- _Exercise brief_
Examine the material below. Gather every line in which the string "joints" appears.

[Records that describe objects]

━━━━━━━━━━━━━━━━

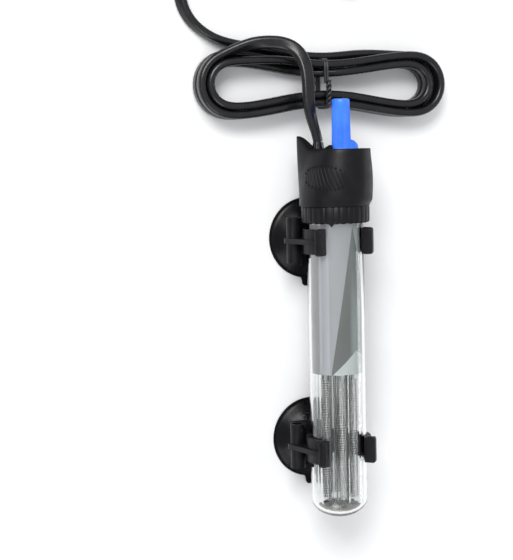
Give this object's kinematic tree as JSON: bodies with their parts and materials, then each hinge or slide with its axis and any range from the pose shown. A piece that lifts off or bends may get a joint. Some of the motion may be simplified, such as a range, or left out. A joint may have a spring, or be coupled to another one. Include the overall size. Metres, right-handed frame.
{
  "type": "submersible aquarium heater",
  "caption": "Glass-tube submersible aquarium heater with a turning dial knob, clip-on suction cups and a mains cord.",
  "frame": {"origin": "on the surface that the suction cups stick to, under the middle of the heater's length and between the cups' sides", "axes": "+Z points away from that surface, +X along the tube towards the glass tip, +Y to the dial's side"},
  "size_m": [0.2712, 0.1274, 0.0425],
  "materials": {
    "tube_glass": "clear drawn tube with a faint green edge",
    "label_foil": "silver foil sleeve, printed grey shapes, satin",
    "black_plastic": "moulded black plastic, fine grain",
    "seal_rubber": "black moulded rubber",
    "cord_pvc": "flexible black cord sheath, semi-gloss",
    "dial_print": "white disc with printed numbers and lines",
    "knob_blue": "slightly translucent blue plastic",
    "brass": "turned and stamped brass",
    "spring_steel": "rolled spring strip",
    "plated_steel": "stamped plated steel",
    "contact_silver": "silver contact button",
    "bimetal": "two-layer rolled strip",
    "magnet": "sintered magnet block",
    "lamp_glass": "small clear bulb",
    "resistor_body": "coated ceramic body with colour bands",
    "core_insulation": "wire insulation",
    "sleeving": "woven glass-fibre sleeving",
    "ceramic": "unglazed pressed ceramic",
    "quartz": "clear quartz tube",
    "heating_wire": "wound resistance wire",
    "fibre_pad": "white mineral fibre",
    "clip_plastic": "moulded black plastic, satin",
    "cup_rubber": "glossy black flexible rubber",
    "tie": "black plastic-covered wire",
    "plug_plastic": "moulded black plastic",
    "nylon": "undyed moulded nylon",
    "plated_brass": "nickel-plated pins"
  },
  "bodies": {
    "heater": {"glass_tube": "tube_glass", "label_sleeve": "label_foil", "collar_ring": "black_plastic", "seal_ring": "seal_rubber", "sealing_bung": "seal_rubber", "head_cap": "black_plastic", "cable_gland": "cord_pvc", "dial_plate": "dial_print", "dial_bush": "black_plastic", "thermostat_frame": "plated_steel", "snap_magnet": "magnet", "neon_lamp": "lamp_glass", "lamp_resistor": "resistor_body", "wire_terminals": "brass", "cable_cores": "core_insulation", "feed_wires": "sleeving", "coil_crimps": "plated_steel", "element_disc": "ceramic", "sheath_1": "quartz", "sheath_2": "quartz", "sheath_3": "quartz", "sheath_4": "quartz", "sheath_5": "quartz", "sheath_6": "quartz", "coil_5": "heating_wire", "coil_6": "heating_wire", "coil_1": "heating_wire", "coil_2": "heating_wire", "coil_3": "heating_wire", "coil_4": "heating_wire", "base_pad": "fibre_pad", "power_cord": "cord_pvc", "cord_hank": "cord_pvc", "hank_tie": "tie", "plug_lead": "cord_pvc", "plug_boot": "cord_pvc", "plug_body": "plug_plastic", "plug_pins": "plated_brass"},
    "knob": {"control_knob": "knob_blue", "knob_spindle": "brass", "spindle_oring": "seal_rubber", "spindle_clip": "spring_steel"},
    "adjuster": {"adjuster_nut": "nylon"},
    "arm": {"adjusting_arm": "spring_steel", "fixed_contact": "contact_silver"},
    "bimetal": {"bimetal_strip": "bimetal", "moving_contact": "contact_silver", "armature_plate": "plated_steel"},
    "upper_clip": {"upper_clip": "clip_plastic"},
    "lower_clip": {"lower_clip": "clip_plastic"},
    "upper_cup": {"upper_cup": "cup_rubber"},
    "lower_cup": {"lower_cup": "cup_rubber"}
  },
  "joints": [
    {"name": "knob_turn", "type": "hinge", "parent": "heater", "child": "knob", "pos_m": [-0.0725, 0.00576, 0.02916], "axis": [1, 0, 0], "range_deg": [-112, 112]},
    {"name": "screw_travel", "type": "slide", "parent": "heater", "child": "adjuster", "axis": [1, 0, 0], "range_m": [-0.001, 0.001]},
    {"name": "arm_tilt", "type": "hinge", "parent": "heater", "child": "arm", "pos_m": [0.001, 0.00426, 0.02798], "axis": [0, 0.6157, -0.788], "range_deg": [-1.5, 1.5]},
    {"name": "bimetal_flex", "type": "hinge", "parent": "heater", "child": "bimetal", "pos_m": [0.0102, 0.00714, 0.03023], "axis": [0, -0.6157, 0.788], "range_deg": [-1, 1.4], "stiffness_Nm_per_rad": 0.1},
    {"name": "upper_clip_slide", "type": "slide", "parent": "heater", "child": "upper_clip", "axis": [1, 0, 0], "range_m": [-0.0015, 0.025]},
    {"name": "lower_clip_slide", "type": "slide", "parent": "heater", "child": "lower_clip", "axis": [1, 0, 0], "range_m": [-0.025, 0.012]},
    {"name": "upper_cup_spin", "type": "hinge", "parent": "upper_clip", "child": "upper_cup", "pos_m": [-0.0309, 0, 0.01], "axis": [0, 0, 1], "continuous": true},
    {"name": "lower_cup_spin", "type": "hinge", "parent": "lower_clip", "child": "lower_cup", "pos_m": [0.0615, 0, 0.01], "axis": [0, 0, 1], "continuous": true}
  ],
  "couplings": [
    {"joint": "screw_travel", "follows": "knob_turn", "m_per_rad": -0.000477},
    {"joint": "arm_tilt", "follows": "knob_turn", "ratio": 0.0125}
  ]
}
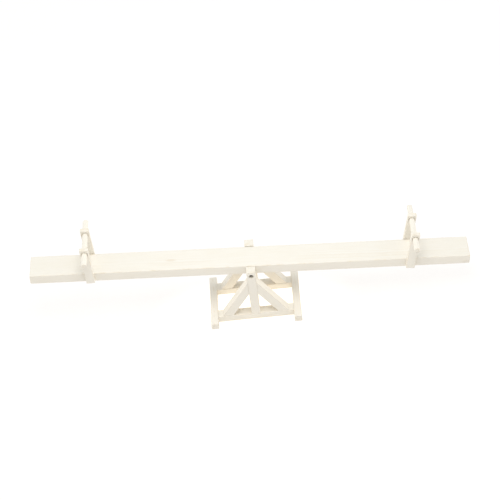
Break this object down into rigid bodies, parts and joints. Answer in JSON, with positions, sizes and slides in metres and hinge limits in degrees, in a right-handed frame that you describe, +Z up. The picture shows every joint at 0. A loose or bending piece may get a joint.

━━━━━━━━━━━━━━━━

- _Response to the task_
  "joints": [
Break this object down into rigid bodies, parts and joints. Answer in JSON, with positions, sizes and slides in metres and hinge limits in degrees, in a right-handed frame that you describe, +Z up. The picture shows every joint at 0. A loose or bending piece may get a joint.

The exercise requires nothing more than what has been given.